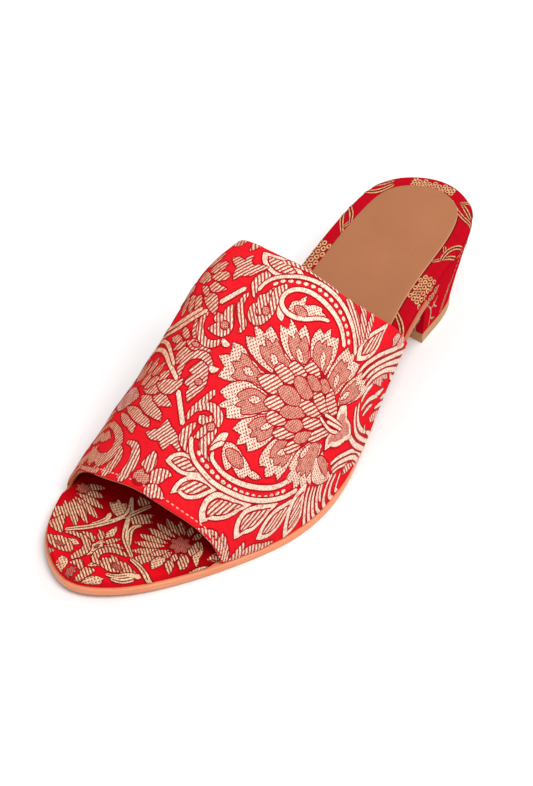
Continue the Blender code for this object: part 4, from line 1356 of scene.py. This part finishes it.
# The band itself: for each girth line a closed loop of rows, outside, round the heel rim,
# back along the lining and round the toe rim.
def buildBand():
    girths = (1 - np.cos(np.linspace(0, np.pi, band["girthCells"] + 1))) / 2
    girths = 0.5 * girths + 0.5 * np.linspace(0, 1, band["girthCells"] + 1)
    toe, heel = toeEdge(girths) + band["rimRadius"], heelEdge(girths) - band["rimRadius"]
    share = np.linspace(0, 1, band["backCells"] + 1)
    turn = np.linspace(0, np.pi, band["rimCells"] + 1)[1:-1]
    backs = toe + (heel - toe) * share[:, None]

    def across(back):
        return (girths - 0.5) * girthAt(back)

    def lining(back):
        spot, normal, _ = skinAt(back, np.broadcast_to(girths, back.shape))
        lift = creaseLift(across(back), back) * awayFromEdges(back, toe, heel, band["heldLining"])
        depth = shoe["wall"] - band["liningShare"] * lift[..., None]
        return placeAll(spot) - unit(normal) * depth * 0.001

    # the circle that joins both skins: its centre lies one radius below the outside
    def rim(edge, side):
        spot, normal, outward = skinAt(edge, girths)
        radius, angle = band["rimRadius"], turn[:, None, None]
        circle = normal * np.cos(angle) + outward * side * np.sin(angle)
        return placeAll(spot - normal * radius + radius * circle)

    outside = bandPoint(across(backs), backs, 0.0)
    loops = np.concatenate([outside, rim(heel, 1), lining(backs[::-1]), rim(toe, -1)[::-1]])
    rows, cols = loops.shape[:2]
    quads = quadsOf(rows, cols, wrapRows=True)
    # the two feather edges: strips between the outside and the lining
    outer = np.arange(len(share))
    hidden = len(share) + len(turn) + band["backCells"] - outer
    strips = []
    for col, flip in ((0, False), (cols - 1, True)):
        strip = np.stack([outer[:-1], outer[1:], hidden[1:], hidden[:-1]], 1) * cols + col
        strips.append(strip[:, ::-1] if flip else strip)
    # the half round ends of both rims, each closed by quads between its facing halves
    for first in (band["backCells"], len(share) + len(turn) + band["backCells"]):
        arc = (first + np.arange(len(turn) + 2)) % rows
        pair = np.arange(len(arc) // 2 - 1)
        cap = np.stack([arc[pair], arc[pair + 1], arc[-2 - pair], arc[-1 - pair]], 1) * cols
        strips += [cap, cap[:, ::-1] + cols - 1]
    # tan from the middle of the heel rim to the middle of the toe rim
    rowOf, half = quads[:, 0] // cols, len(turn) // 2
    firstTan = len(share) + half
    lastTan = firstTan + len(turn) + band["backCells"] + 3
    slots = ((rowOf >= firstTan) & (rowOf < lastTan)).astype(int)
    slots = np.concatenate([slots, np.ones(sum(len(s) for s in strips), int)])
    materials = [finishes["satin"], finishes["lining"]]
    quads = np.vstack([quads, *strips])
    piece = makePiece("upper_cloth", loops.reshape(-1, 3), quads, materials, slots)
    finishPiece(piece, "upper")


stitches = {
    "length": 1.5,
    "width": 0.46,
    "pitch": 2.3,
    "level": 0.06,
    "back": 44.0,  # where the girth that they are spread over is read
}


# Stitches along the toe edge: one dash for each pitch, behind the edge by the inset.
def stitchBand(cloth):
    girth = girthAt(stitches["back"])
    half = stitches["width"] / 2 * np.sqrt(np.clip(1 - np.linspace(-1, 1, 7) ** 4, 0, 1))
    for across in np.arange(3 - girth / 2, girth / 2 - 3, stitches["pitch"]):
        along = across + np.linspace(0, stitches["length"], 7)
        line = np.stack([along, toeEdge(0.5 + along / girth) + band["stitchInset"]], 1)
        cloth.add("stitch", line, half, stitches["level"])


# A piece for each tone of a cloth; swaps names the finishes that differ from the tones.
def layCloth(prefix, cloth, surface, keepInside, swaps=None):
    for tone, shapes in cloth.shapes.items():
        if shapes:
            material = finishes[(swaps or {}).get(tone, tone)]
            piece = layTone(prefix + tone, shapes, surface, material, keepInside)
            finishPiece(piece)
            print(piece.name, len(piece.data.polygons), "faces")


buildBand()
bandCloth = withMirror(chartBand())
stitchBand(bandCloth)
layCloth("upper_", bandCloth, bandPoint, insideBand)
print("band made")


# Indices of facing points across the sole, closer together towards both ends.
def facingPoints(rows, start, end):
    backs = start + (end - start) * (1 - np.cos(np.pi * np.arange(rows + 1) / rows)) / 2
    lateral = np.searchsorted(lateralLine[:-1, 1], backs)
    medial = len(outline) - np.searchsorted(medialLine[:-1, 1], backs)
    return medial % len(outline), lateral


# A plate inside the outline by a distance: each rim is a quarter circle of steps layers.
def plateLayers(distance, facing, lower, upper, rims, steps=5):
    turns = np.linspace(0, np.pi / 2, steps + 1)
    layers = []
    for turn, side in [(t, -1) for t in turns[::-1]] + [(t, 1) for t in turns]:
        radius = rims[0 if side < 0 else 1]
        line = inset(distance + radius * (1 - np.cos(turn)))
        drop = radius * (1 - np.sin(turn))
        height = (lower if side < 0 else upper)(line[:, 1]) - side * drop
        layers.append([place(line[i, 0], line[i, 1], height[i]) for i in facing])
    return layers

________

- [OBJECTIVE]: Quote every line of the data, word for word.

- [THE REPLY]:
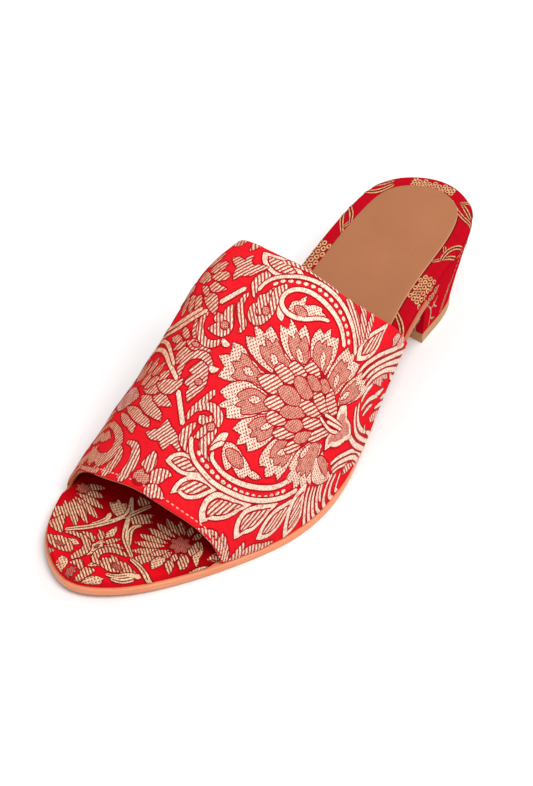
Continue the Blender code for this object: part 4, from line 1356 of scene.py. This part finishes it.
# The band itself: for each girth line a closed loop of rows, outside, round the heel rim,
# back along the lining and round the toe rim.
def buildBand():
    girths = (1 - np.cos(np.linspace(0, np.pi, band["girthCells"] + 1))) / 2
    girths = 0.5 * girths + 0.5 * np.linspace(0, 1, band["girthCells"] + 1)
    toe, heel = toeEdge(girths) + band["rimRadius"], heelEdge(girths) - band["rimRadius"]
    share = np.linspace(0, 1, band["backCells"] + 1)
    turn = np.linspace(0, np.pi, band["rimCells"] + 1)[1:-1]
    backs = toe + (heel - toe) * share[:, None]

    def across(back):
        return (girths - 0.5) * girthAt(back)

    def lining(back):
        spot, normal, _ = skinAt(back, np.broadcast_to(girths, back.shape))
        lift = creaseLift(across(back), back) * awayFromEdges(back, toe, heel, band["heldLining"])
        depth = shoe["wall"] - band["liningShare"] * lift[..., None]
        return placeAll(spot) - unit(normal) * depth * 0.001

    # the circle that joins both skins: its centre lies one radius below the outside
    def rim(edge, side):
        spot, normal, outward = skinAt(edge, girths)
        radius, angle = band["rimRadius"], turn[:, None, None]
        circle = normal * np.cos(angle) + outward * side * np.sin(angle)
        return placeAll(spot - normal * radius + radius * circle)

    outside = bandPoint(across(backs), backs, 0.0)
    loops = np.concatenate([outside, rim(heel, 1), lining(backs[::-1]), rim(toe, -1)[::-1]])
    rows, cols = loops.shape[:2]
    quads = quadsOf(rows, cols, wrapRows=True)
    # the two feather edges: strips between the outside and the lining
    outer = np.arange(len(share))
    hidden = len(share) + len(turn) + band["backCells"] - outer
    strips = []
    for col, flip in ((0, False), (cols - 1, True)):
        strip = np.stack([outer[:-1], outer[1:], hidden[1:], hidden[:-1]], 1) * cols + col
        strips.append(strip[:, ::-1] if flip else strip)
    # the half round ends of both rims, each closed by quads between its facing halves
    for first in (band["backCells"], len(share) + len(turn) + band["backCells"]):
        arc = (first + np.arange(len(turn) + 2)) % rows
        pair = np.arange(len(arc) // 2 - 1)
        cap = np.stack([arc[pair], arc[pair + 1], arc[-2 - pair], arc[-1 - pair]], 1) * cols
        strips += [cap, cap[:, ::-1] + cols - 1]
    # tan from the middle of the heel rim to the middle of the toe rim
    rowOf, half = quads[:, 0] // cols, len(turn) // 2
    firstTan = len(share) + half
    lastTan = firstTan + len(turn) + band["backCells"] + 3
    slots = ((rowOf >= firstTan) & (rowOf < lastTan)).astype(int)
    slots = np.concatenate([slots, np.ones(sum(len(s) for s in strips), int)])
    materials = [finishes["satin"], finishes["lining"]]
    quads = np.vstack([quads, *strips])
    piece = makePiece("upper_cloth", loops.reshape(-1, 3), quads, materials, slots)
    finishPiece(piece, "upper")


stitches = {
    "length": 1.5,
    "width": 0.46,
    "pitch": 2.3,
    "level": 0.06,
    "back": 44.0,  # where the girth that they are spread over is read
}


# Stitches along the toe edge: one dash for each pitch, behind the edge by the inset.
def stitchBand(cloth):
    girth = girthAt(stitches["back"])
    half = stitches["width"] / 2 * np.sqrt(np.clip(1 - np.linspace(-1, 1, 7) ** 4, 0, 1))
    for across in np.arange(3 - girth / 2, girth / 2 - 3, stitches["pitch"]):
        along = across + np.linspace(0, stitches["length"], 7)
        line = np.stack([along, toeEdge(0.5 + along / girth) + band["stitchInset"]], 1)
        cloth.add("stitch", line, half, stitches["level"])


# A piece for each tone of a cloth; swaps names the finishes that differ from the tones.
def layCloth(prefix, cloth, surface, keepInside, swaps=None):
    for tone, shapes in cloth.shapes.items():
        if shapes:
            material = finishes[(swaps or {}).get(tone, tone)]
            piece = layTone(prefix + tone, shapes, surface, material, keepInside)
            finishPiece(piece)
            print(piece.name, len(piece.data.polygons), "faces")


buildBand()
bandCloth = withMirror(chartBand())
stitchBand(bandCloth)
layCloth("upper_", bandCloth, bandPoint, insideBand)
print("band made")


# Indices of facing points across the sole, closer together towards both ends.
def facingPoints(rows, start, end):
    backs = start + (end - start) * (1 - np.cos(np.pi * np.arange(rows + 1) / rows)) / 2
    lateral = np.searchsorted(lateralLine[:-1, 1], backs)
    medial = len(outline) - np.searchsorted(medialLine[:-1, 1], backs)
    return medial % len(outline), lateral


# A plate inside the outline by a distance: each rim is a quarter circle of steps layers.
def plateLayers(distance, facing, lower, upper, rims, steps=5):
    turns = np.linspace(0, np.pi / 2, steps + 1)
    layers = []
    for turn, side in [(t, -1) for t in turns[::-1]] + [(t, 1) for t in turns]:
        radius = rims[0 if side < 0 else 1]
        line = inset(distance + radius * (1 - np.cos(turn)))
        drop = radius * (1 - np.sin(turn))
        height = (lower if side < 0 else upper)(line[:, 1]) - side * drop
        layers.append([place(line[i, 0], line[i, 1], height[i]) for i in facing])
    return layers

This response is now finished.